Reduced tillage corn expert from Ohio hosted by FAR

In February Ed Winkle was hosted by FAR to talk to Farmers about reduced tillage in corn and soybeans in the USA. Ed spoke at the FAR Maize day and then visited farmers around the North Island to look at maize and corn planters and discuss planter setup options.

He visited 3 LandWISE farmers while in NZ, David Clark, Hugh Ritchie and Hew Dalrymple, where he saw how some innovative NZ farmers and contractors are setting up their gear.  Ed has modified planters for himself and other farmers in the US and believes that similar methods would work well in New Zealand conditions.

How Ed’s cropping system works

Ed buys farms and works on drainage first, retiling and draining as required. He then works on pH and soil fertility to eliminate any limiting factors.

His grandfather planted over 4 months but Ed targets the best 5 planting days. Timing of planting is aimed at catching plenty of sun on the longest day.Timing is right for Ed if his best yield comes from his second or third paddock planted. Emergence within a 48 hour range shows that he has achieved even establishment.

Soil resilience has improved quickly with minimum tillage. Water infiltration, drought resistance, earthworm numbers and recovery from adverse events are better. Ed saw very compacted soils on many of the farms he visited in NZ. “If you aren’t already getting some serious soil problems, you’ve got them coming, your soil needs less passes”, he said.

Nitrogen rates are comparable to those in NZ and are set using models based on projected yields. Ammonium sulphate is applied at 100kg/ha which Ed believes aids the microbial breakdown of slash, which is rarely mulched.

Less P and K are being applied to Ed’s farm now than when he started in 2004, and he knows some min till farmers who have applied none in 20yrs. 17 nutrients are monitored in his soil tests and each is held at satisfactory levels with targeted fertilising to ensure yields are not compromised.

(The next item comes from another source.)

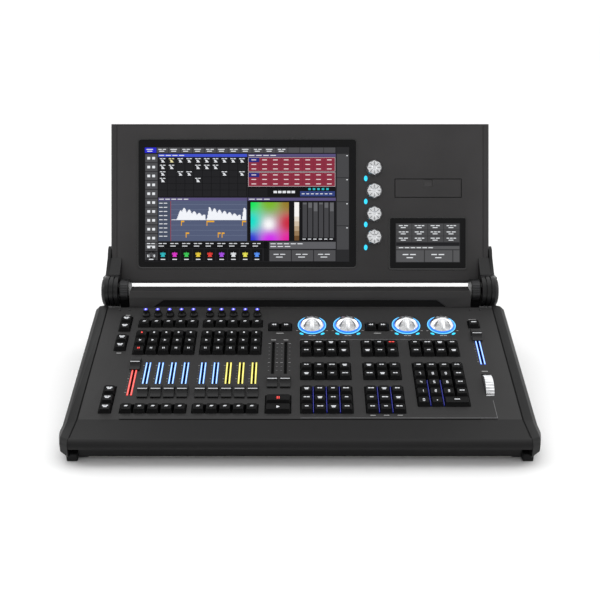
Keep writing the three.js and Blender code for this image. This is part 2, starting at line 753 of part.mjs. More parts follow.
function cheek(side) {
  const shoulder = cheekOutline(
    CHEEK_SHOULDER_DROP,
    CHEEK_SHOULDER_SETBACK,
    CHEEK_SHOULDER_RISE,
  );
  const sections = [
    [caseHalf - CHEEK_WIDTH, cheekOutline(0, 0, 0)],
    [caseHalf - CHEEK_WIDTH + CHEEK_SHOULDER, shoulder],
    [caseHalf, cheekOutline(CHEEK_OUTER_DROP, CHEEK_CORNER_CUT, CHEEK_BASE_RISE)],
  ];
  const placed = sections.map(([x, outline]) => [side * x, outline]);
  return alongX(loft(side < 0 ? placed.reverse() : placed));
}

const footOuter = caseHalf - FOOT_INSET;
const footRail = (side) =>
  block(
    Math.min(side * footOuter, side * (footOuter - FOOT_WIDTH)),
    Math.max(side * footOuter, side * (footOuter - FOOT_WIDTH)),
    frontY + FOOT_FRONT_SETBACK,
    rearY - FOOT_FRONT_SETBACK,
    0,
    CHEEK_BASE - GAP,
  );

for (const [word, side] of [
  ["left", -1],
  ["right", 1],
]) {
  addMesh(desk, `${word}_cheek`, cheek(side), "castCoat");
  addMesh(desk, `${word}_foot_rail`, footRail(side), "rubber");
}

// ---------------------------------------------------------------- bottom tray

const skirtY = frontY + SKIRT_SETBACK;
const trayHalf = caseHalf - TRAY_SIDE_INSET;

function bottomTray() {
  const skirtTop = ARMREST_HEIGHT - NOSE_RADIUS - SHEET - GAP;
  const floorTop = FLOOR_CLEARANCE + SHEET;
  const panelDrop = SHEET / Math.cos(DECK_SLOPE) + 2 * GAP;
  const folded = [
    [skirtY, skirtTop],
    [skirtY, FLOOR_CLEARANCE],
    [rearY, FLOOR_CLEARANCE],
    [rearY, shelfZ],
    [rearY - SHEET, shelfZ],
    [rearY - SHEET, floorTop],
    [skirtY + SHEET, floorTop],
    [skirtY + SHEET, skirtTop],
  ];
  const side = [
    [skirtY, FLOOR_CLEARANCE],
    [rearY, FLOOR_CLEARANCE],
    [rearY, shelfZ - SHEET - GAP],
    [deckRearY - SHEET, shelfZ - SHEET - GAP],
    [deckRearY - SHEET, deckRearZ - panelDrop - SHEET],
    [bendY, ARMREST_HEIGHT - panelDrop],
    [skirtY + SHEET, ARMREST_HEIGHT - panelDrop],
    [skirtY + SHEET, skirtTop],
    [skirtY, skirtTop],
  ];
  const wheelRoom = WHEEL_WIDTH / 2 + 2 * RUNNING;
  const wheelSlot = prism(
    circle(WHEEL_RADIUS + 2 * RUNNING, ROUND_SIDES).map(([y, z]) => [y - wheelRow, z - wheelDrop]),
    masterColumn - wheelRoom,
    masterColumn + wheelRoom,
  ).applyMatrix4(deck.matrix);
  const whole = joined([
    prism(folded, -trayHalf, trayHalf),
    prism(side, -trayHalf, -trayHalf + SHEET),
    prism(side, trayHalf - SHEET, trayHalf),
  ]);
  return cut(whole, [wheelSlot]);
}

addMesh(desk, "bottom_tray", bottomTray(), "castCoat");

// ---------------------------------------------------------------- rear housing

function rearHousing() {
  const footY = deckRearY + SHEET * Math.sin(DECK_SLOPE) + 2 * GAP;
  const footZ = deckRearZ - SHEET;
  const endY = rearY - SHEET - GAP;
  const underside = shelfZ - SHEET;
  const knee = [hingeY - HOUSING_REACH, hingeZ];
  const hump = [
    [footY, underside],
    [footY, footZ],
    knee,
    [hingeY - HOUSING_CREST_FRONT, hingeZ + HOUSING_CREST],
    [hingeY + HOUSING_CREST_REAR, hingeZ + HOUSING_CREST - HOUSING_CREST_FALL],
    [hingeY + HOUSING_BACK, shelfZ],
  ];
  const pocket = [
    [footY, footZ],
    [footY, underside],
    [endY, underside],
    [endY, shelfZ],
    [footY + SHEET, shelfZ],
    [footY + SHEET, footZ],
  ];
  const shell = prism(foldedSheet([...hump, [endY, shelfZ]], SHEET), -housingHalf, housingHalf);
  const ends = [-housingHalf, housingHalf - SHEET].map((x) =>
    prism([...hump, [hingeY + HOUSING_BACK, underside]], x, x + SHEET),
  );
  const pockets = [
    [-deckHalf, -housingHalf + SHEET],
    [housingHalf - SHEET, deckHalf],
  ].map(([from, to]) => prism(pocket, from, to));

  // The dark recess is a tapered panel let into the lower front face.
  const face = new THREE.Vector2(knee[0] - footY, knee[1] - footZ);
  const height = face.length() * RECESS_SHARE;
  const outline = [
    [-RECESS_HALF_WIDTH, SHEET],
    [RECESS_HALF_WIDTH, SHEET],
    [RECESS_HALF_WIDTH - RECESS_TAPER, height + SHEET],
    [-RECESS_HALF_WIDTH + RECESS_TAPER, height + SHEET],
  ];
  const recess = loft([
    [-RECESS_DEPTH, outline],
    [SHEET, outline],
  ]);
  recess.rotateX(face.angle()).translate(0, footY, footZ);
  return cut(joined([shell, ...ends, ...pockets]), [recess]);
}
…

Setting up a planter for reduced tillage

The only cultivation done is by the planter itself. It is set up to achieve consistent tilth, cultivation depth, soil cover, seed depth and firming in a single pass. Setup is critical, says Ed. “The planter units should ‘float’ along. If you are working with pressure, you are working against yourself.” And he carries this philosophy through a lot of what he says.

The planter uses 500mm disc to cut trash and soil surface and residue managers clear trash from a 6 inch strip for soil warming and planter performance. Ed uses Keaton seed firmers to ensure each seed is correctly set in the planting slot. Planter performance is monitored carefully with results checked in every paddock.

Pre season maintenance includes measuring disc diameters and any play in moving parts. Out of spec discs are discarded and any loose joints are shimmed or rebushed to ensure consistent results.

Cover crops

Ed sees cultivation as a catastrophic event for a soil. Cover cropping is seen as offering multiple benefits and protecting the soil. It gives something back to the system. Radish is used as a cover crop to provide soil aeration, reduce compaction and capture and store nutrients. It also provides bio fumigation against weeds and pests. In Iowa it only grows for 60 days or so before it is killed by snow. But Ed is an advocate as he sees the significant gains being well worth the cost and effort of planting.

The Benefits

Reduced tillage corn provides great erosion control and improvements in soil properties, but is done primarily for economic reasons. Yield is king and drives profit.

Costs are reduced by fewer passes. Environmental benefits ‘come along for the ride’.

Ed believes many reduced tillage disappointments are simply a result of using the wrong gear and/or setting it up wrong.  The system he is using has been successful across a range of soil types across the US. Corn yields of 11 tonnes / ha are typical in the US.Ed’s yields have risen from 10.3 to 13.9 tonnes/ha in 6 yrs and are climbing.

“Some farmers are happy with [11 tonnes], but I need to pay the bank. I didn’t get given anything, so it has to work,” he said.

Reduced passes and smarter planter setup are the keys to more successful farming. Ed was heartened to see so many NZ planters being set up towards reduced tillage and “saving soil, oil and toil”

Ed’s conclusion: “Make less trips across your fields and make more money!”

Thanks to FAR for hosting Ed.

One thought on “Reduced tillage corn expert from Ohio hosted by FAR”

  1. Love the opening sentence of the cover crop paragraph “Cultivation is a catastrophic event for soil”. More people need to understand that to ensure longevity in their operations.